EXERCISE DIRECTIONS: Using the material that follows, identify and copy each line with the string "type".

RECORDS TO PROCESS:
_ _ _ _ _
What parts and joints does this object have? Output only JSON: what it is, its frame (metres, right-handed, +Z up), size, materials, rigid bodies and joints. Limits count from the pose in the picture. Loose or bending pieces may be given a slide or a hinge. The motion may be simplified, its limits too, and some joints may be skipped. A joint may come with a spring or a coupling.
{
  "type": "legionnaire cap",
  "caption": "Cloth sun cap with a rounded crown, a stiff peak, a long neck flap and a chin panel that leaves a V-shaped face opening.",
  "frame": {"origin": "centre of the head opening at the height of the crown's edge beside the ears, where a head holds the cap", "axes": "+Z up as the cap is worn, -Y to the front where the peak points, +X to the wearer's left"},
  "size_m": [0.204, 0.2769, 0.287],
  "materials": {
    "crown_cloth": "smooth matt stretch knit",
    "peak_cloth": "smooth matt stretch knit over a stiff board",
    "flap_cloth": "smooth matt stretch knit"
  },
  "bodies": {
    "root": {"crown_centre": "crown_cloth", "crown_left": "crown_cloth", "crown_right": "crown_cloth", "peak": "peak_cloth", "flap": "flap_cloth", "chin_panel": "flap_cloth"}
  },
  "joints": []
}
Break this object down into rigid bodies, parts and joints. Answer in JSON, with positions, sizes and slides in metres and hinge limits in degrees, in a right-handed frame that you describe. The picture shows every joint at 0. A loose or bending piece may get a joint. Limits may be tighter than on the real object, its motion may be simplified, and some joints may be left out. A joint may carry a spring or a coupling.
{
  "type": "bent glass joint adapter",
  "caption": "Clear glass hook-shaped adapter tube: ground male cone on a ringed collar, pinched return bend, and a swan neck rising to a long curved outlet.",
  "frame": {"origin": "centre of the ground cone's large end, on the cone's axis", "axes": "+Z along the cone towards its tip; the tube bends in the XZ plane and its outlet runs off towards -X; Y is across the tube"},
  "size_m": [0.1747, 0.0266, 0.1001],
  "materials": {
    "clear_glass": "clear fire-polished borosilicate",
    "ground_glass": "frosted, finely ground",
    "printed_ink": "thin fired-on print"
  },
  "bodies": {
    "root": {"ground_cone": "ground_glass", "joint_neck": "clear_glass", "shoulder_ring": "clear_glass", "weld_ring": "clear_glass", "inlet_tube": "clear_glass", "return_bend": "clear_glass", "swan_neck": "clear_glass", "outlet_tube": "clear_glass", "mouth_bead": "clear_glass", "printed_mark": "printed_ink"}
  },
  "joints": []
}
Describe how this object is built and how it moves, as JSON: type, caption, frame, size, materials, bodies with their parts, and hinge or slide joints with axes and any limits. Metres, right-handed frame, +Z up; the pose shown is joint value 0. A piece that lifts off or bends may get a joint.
_ _ _ _ _
TASK ANSWER:
  "type": "legionnaire cap",
  "type": "bent glass joint adapter",
Describe how this object is built and how it moves, as JSON: type, caption, frame, size, materials, bodies with their parts, and hinge or slide joints with axes and any limits. Metres, right-handed frame, +Z up; the pose shown is joint value 0. A piece that lifts off or bends may get a joint.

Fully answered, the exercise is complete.